**What you will do:**
Output a verbatim copy of the data, cut off after the line that contains "FLANGE_SWEEP = 0.55".

--- start Supplied material ---

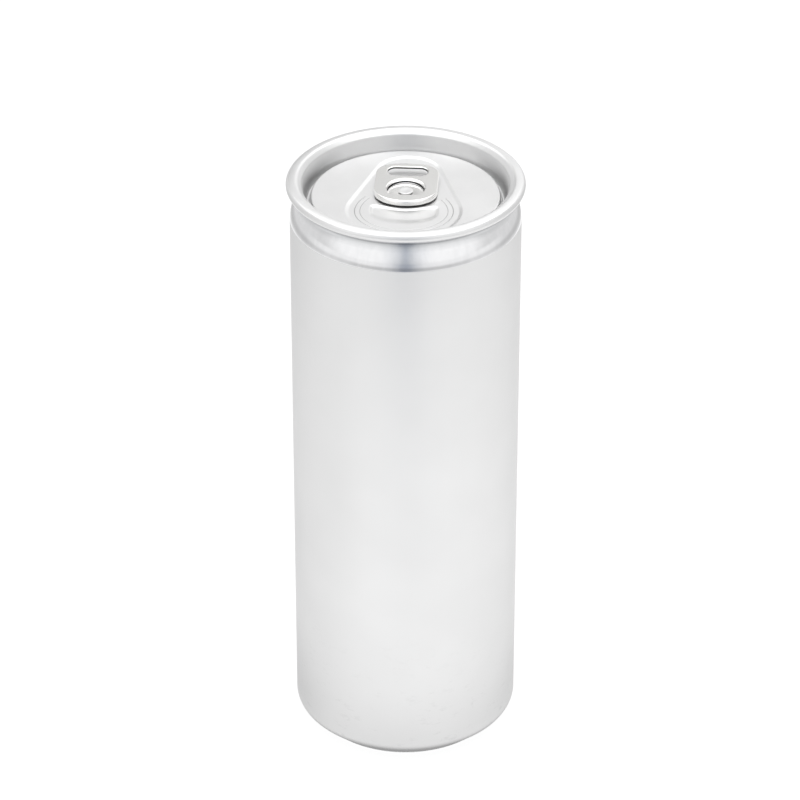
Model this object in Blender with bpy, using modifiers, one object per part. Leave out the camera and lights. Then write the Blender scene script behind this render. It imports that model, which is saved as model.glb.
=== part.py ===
"""Blank aluminium drink can, 355 ml sleek size: a necked and flanged body with a
stay-on-tab end lying on its flange, not yet seamed.

Metres, +Z up. The can stands on z = 0 with its axis on the Z axis, and the tab's
nose points along -Y, towards the pour opening.
"""

import math

import bmesh
import bpy

MM = 0.001

# Overall sizes.
CAN_HEIGHT = 157.0 * MM
BODY_RADIUS = 28.7 * MM
GAP = 0.3 * MM                  # clearance between parts that rest on each other
SEGMENTS = 64

# Body base: a stand ring with a small flat, an outer leg that slopes up to the wall,
# and a domed recess inside the ring.
STAND_RADIUS = 22.74 * MM
STAND_FLAT = 0.6 * MM
STAND_ROUND = 1.1 * MM
LEG_SLOPE = math.radians(42.7)
HEEL_ROUND = 3.06 * MM
DOME_LEG_RADIUS = 21.3 * MM
DOME_LEG_TOP = 2.6 * MM
DOME_DEPTH = 10.2 * MM
DOME_RINGS = 5

# Body top: shoulder, neck and flange, measured down from the top of the can.
SHOULDER_DROP = 10.8 * MM
SHOULDER_ROUND = 10.0 * MM
SHOULDER_SLOPE = math.radians(30.0)
NECK_RADIUS = 26.65 * MM
NECK_ROUND = 4.0 * MM
FLANGE_RADIUS = 28.0 * MM
FLANGE_DROP = 0.8 * MM
FLANGE_ROUND = 1.35 * MM
FLANGE_SHEET = 0.3 * MM
FLANGE_SWEEP = 0.55 * math.pi   # where the round under the flange starts, from +X

# End (lid): curl, crowned rim, chuck wall, countersink and centre panel, all as its
# upper surface, measured down from the top of the can.
LID_SHEET = 0.22 * MM
RIM_RADIUS = 27.4 * MM          # where the rim is highest
RIM_INNER_ROUND = 1.3 * MM      # its crown, from there in to the cone
RIM_CONE = 0.9 * MM             # length of the cone that leads down to the chuck wall
RIM_CONE_SLOPE = math.radians(43.0)
RIM_OUTER_ROUND = 7.0 * MM      # the crown from the highest point out to the curl
RIM_TILT = math.radians(10.0)   # slope at which it meets the curl
CURL_RADIUS = 29.54 * MM
CURL_ROUND = 1.12 * MM
CURL_END = math.radians(-55.0)
CHUCK_ROUND = 0.6 * MM
CHUCK_BASE_RADIUS = 24.75 * MM
GROOVE_ROUND = 0.62 * MM
GROOVE_DROP = 6.4 * MM
PANEL_DROP = 4.4 * MM
PANEL_CORNER = 0.55 * MM

# Teardrop recess in the centre panel: (y, radius) of the circle at each end.
TEARDROP_FRONT = (-8.2 * MM, 14.0 * MM)
TEARDROP_BACK = (12.1 * MM, 8.0 * MM)
TEARDROP_DEPTH = 0.3 * MM

# Crescent recess in the tear panel, in front of the tab's nose: a rounded bar that
# bends back round the nose at both ends.
CRESCENT_DEPTH = 0.3 * MM
CRESCENT_HALF_LENGTH = 8.4 * MM
CRESCENT_CENTRE_Y = -10.6 * MM
CRESCENT_BACK = (3.1 * MM, 3.6 * MM)    # reach towards the rivet, swing of the ends
CRESCENT_FRONT = (2.8 * MM, 1.9 * MM)   # the same for its edge towards the rim
CRESCENT_POWER = 3.2

# Rivet, one piece with the lid.
RIVET_HEAD_RADIUS = 1.81 * MM
RIVET_STEM_RADIUS = 1.2 * MM
RIVET_TOP_DROP = 3.35 * MM
RIVET_HEAD_THICKNESS = 0.37 * MM
RIVET_BOSS_RADIUS = 2.4 * MM
RIVET_BOSS_HEIGHT = 0.1 * MM

# Tab: curled edge, web, finger hole, and the island that the rivet holds.
TAB_TOP_DROP = 2.85 * MM
TAB_HALF_WIDTH = 7.85 * MM
TAB_HEEL_Y = 13.9 * MM          # lift end
TAB_HEEL_REACH = 6.3 * MM       # length over which the heel rounds off
TAB_HEEL_POWER = 2.6
TAB_NOSE_Y = -6.7 * MM
TAB_NOSE_REACH = 7.0 * MM
TAB_NOSE_POWER = 2.05
TAB_CURL = 0.75 * MM            # radius of the curled edge
TAB_CURL_OVERLAP = 0.8          # share of it that the web reaches into
TAB_WEB = 0.5 * MM              # thickness of the web
HOLE_CENTRE_Y = 9.6 * MM
HOLE_HALF_LENGTH = 4.95 * MM
HOLE_HALF_WIDTH = 2.3 * MM
HOLE_CURL = 0.6 * MM
SLOT_CENTRE_Y = 0.4 * MM
SLOT_RADIUS = 4.6 * MM
SLOT_CORNER = 0.5 * MM
NOSE_BACK_Y = -2.9 * MM         # where the nose's folded sheet begins
ISLAND_RADIUS = 4.4 * MM
ISLAND_CENTRE_Y = -0.85 * MM
HINGE_HALF_WIDTH = 3.3 * MM     # where the island runs into the nose
ISLAND_TOP_DROP = 4.0 * MM
ISLAND_THICKNESS = 0.3 * MM
RIVET_HOLE_RADIUS = 1.5 * MM
OVERLAP = 0.01 * MM             # by which pieces of one solid reach into each other

# Bare metal colours and how rough each is.
BODY_COLOUR, BODY_ROUGHNESS = (0.80, 0.80, 0.80), 0.30
LID_COLOUR, LID_ROUGHNESS = (0.82, 0.82, 0.82), 0.18
TAB_COLOUR, TAB_ROUGHNESS = (0.78, 0.78, 0.77), 0.22


# ---------------------------------------------------------------- outlines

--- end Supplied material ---

**Response for this exercise:**
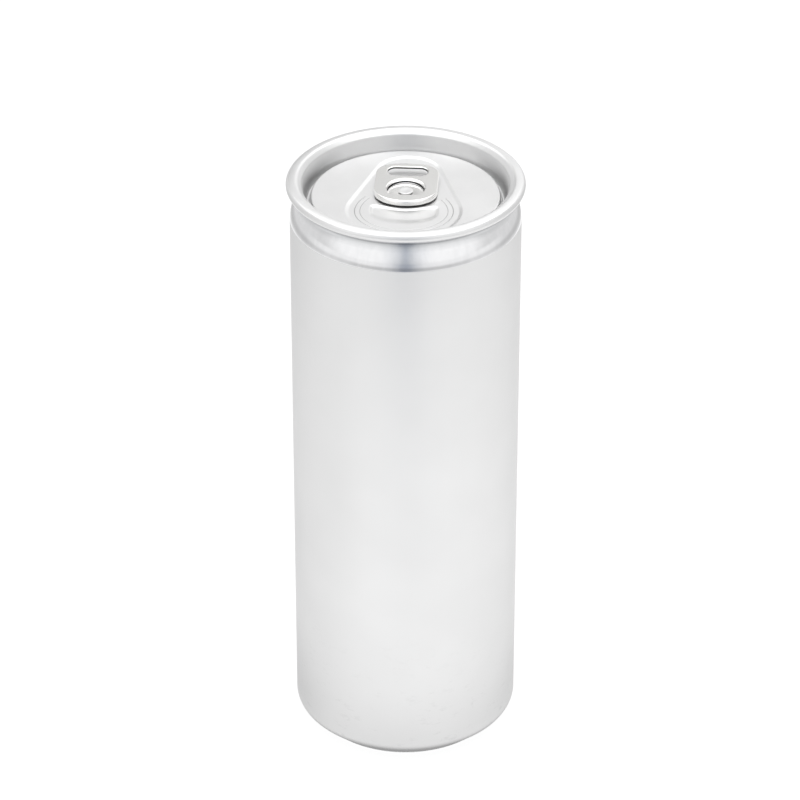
Model this object in Blender with bpy, using modifiers, one object per part. Leave out the camera and lights. Then write the Blender scene script behind this render. It imports that model, which is saved as model.glb.
=== part.py ===
"""Blank aluminium drink can, 355 ml sleek size: a necked and flanged body with a
stay-on-tab end lying on its flange, not yet seamed.

Metres, +Z up. The can stands on z = 0 with its axis on the Z axis, and the tab's
nose points along -Y, towards the pour opening.
"""

import math

import bmesh
import bpy

MM = 0.001

# Overall sizes.
CAN_HEIGHT = 157.0 * MM
BODY_RADIUS = 28.7 * MM
GAP = 0.3 * MM                  # clearance between parts that rest on each other
SEGMENTS = 64

# Body base: a stand ring with a small flat, an outer leg that slopes up to the wall,
# and a domed recess inside the ring.
STAND_RADIUS = 22.74 * MM
STAND_FLAT = 0.6 * MM
STAND_ROUND = 1.1 * MM
LEG_SLOPE = math.radians(42.7)
HEEL_ROUND = 3.06 * MM
DOME_LEG_RADIUS = 21.3 * MM
DOME_LEG_TOP = 2.6 * MM
DOME_DEPTH = 10.2 * MM
DOME_RINGS = 5

# Body top: shoulder, neck and flange, measured down from the top of the can.
SHOULDER_DROP = 10.8 * MM
SHOULDER_ROUND = 10.0 * MM
SHOULDER_SLOPE = math.radians(30.0)
NECK_RADIUS = 26.65 * MM
NECK_ROUND = 4.0 * MM
FLANGE_RADIUS = 28.0 * MM
FLANGE_DROP = 0.8 * MM
FLANGE_ROUND = 1.35 * MM
FLANGE_SHEET = 0.3 * MM
FLANGE_SWEEP = 0.55 * math.pi   # where the round under the flange starts, from +X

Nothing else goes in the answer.